(DIRECTIVE)
In the material below, find all lines with the string "from" and copy them.
Begin RAW DATA
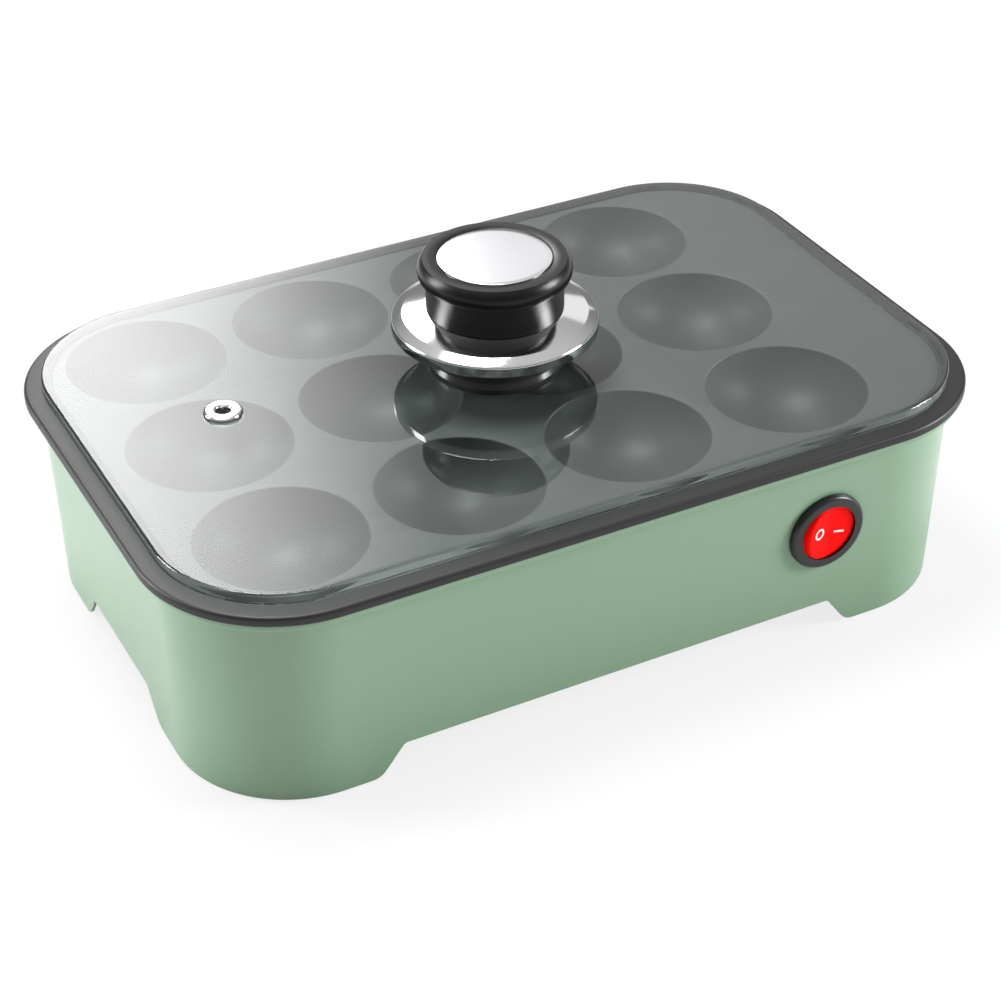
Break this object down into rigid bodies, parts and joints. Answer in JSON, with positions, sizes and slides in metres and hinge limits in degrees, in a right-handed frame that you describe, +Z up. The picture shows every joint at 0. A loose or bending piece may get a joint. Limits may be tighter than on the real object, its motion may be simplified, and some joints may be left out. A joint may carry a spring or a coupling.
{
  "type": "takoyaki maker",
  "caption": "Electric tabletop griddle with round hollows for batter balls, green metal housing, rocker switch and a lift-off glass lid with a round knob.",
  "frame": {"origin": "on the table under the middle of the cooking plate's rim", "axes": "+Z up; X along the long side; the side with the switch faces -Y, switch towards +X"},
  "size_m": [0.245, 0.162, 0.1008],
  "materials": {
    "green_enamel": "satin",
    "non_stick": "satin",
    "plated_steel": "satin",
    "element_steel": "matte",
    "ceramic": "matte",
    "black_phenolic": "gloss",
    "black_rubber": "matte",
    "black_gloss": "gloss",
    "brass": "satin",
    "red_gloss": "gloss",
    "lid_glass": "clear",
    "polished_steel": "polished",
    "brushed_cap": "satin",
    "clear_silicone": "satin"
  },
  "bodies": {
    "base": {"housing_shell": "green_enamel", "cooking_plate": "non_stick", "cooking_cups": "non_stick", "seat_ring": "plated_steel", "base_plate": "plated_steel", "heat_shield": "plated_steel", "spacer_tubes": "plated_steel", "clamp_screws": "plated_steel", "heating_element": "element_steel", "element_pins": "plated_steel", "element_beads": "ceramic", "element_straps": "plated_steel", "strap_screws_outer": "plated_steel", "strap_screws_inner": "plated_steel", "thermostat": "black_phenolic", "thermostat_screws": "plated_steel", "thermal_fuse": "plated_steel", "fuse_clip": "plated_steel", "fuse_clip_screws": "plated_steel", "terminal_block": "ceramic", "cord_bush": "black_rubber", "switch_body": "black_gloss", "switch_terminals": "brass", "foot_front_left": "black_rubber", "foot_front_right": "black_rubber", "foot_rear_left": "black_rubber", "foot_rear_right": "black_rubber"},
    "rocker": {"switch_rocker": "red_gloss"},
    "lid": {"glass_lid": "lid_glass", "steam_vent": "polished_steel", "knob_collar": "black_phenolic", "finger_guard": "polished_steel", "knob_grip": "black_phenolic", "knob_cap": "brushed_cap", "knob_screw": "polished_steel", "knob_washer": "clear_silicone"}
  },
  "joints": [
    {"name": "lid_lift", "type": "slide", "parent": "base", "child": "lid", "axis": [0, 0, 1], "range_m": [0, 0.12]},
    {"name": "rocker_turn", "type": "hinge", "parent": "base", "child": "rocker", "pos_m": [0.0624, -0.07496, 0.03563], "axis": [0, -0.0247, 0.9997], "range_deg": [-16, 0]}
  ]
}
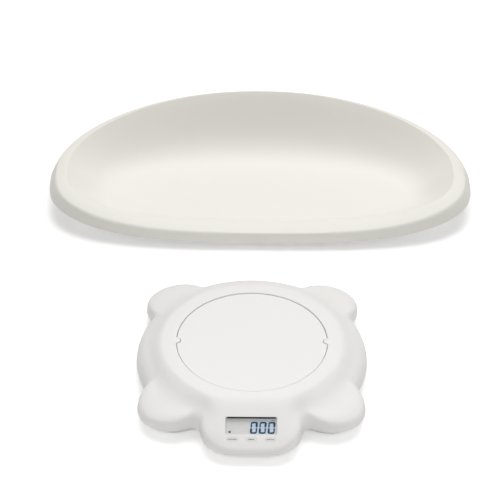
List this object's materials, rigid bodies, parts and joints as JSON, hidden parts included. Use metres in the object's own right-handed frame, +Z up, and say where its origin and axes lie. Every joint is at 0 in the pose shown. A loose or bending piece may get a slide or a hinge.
End RAW DATA
Begin RAW DATA
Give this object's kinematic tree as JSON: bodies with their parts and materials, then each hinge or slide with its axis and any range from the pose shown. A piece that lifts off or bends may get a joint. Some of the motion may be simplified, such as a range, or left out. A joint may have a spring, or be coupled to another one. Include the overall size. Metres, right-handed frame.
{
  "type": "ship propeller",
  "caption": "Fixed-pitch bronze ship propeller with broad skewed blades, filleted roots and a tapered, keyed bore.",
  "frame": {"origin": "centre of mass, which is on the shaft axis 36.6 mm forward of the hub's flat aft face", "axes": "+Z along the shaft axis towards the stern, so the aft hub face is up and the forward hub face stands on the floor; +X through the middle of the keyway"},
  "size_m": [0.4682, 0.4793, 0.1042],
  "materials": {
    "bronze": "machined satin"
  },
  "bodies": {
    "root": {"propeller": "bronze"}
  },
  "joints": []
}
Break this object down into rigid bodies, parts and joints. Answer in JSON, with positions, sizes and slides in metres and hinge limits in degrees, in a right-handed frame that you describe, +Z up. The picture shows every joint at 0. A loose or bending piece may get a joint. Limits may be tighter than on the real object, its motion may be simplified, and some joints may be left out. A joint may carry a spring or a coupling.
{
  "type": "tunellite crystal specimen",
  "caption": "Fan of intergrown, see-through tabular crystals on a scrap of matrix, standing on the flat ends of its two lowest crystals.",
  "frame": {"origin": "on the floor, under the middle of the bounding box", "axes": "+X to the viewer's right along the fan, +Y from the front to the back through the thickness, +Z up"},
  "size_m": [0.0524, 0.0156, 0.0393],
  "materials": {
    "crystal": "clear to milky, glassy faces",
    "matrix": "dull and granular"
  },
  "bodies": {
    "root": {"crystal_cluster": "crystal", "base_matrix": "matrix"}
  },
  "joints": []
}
End RAW DATA
(FINAL ANSWER)
Give this object's kinematic tree as JSON: bodies with their parts and materials, then each hinge or slide with its axis and any range from the pose shown. A piece that lifts off or bends may get a joint. Some of the motion may be simplified, such as a range, or left out. A joint may have a spring, or be coupled to another one. Include the overall size. Metres, right-handed frame.
  "frame": {"origin": "on the floor, under the middle of the bounding box", "axes": "+X to the viewer's right along the fan, +Y from the front to the back through the thickness, +Z up"},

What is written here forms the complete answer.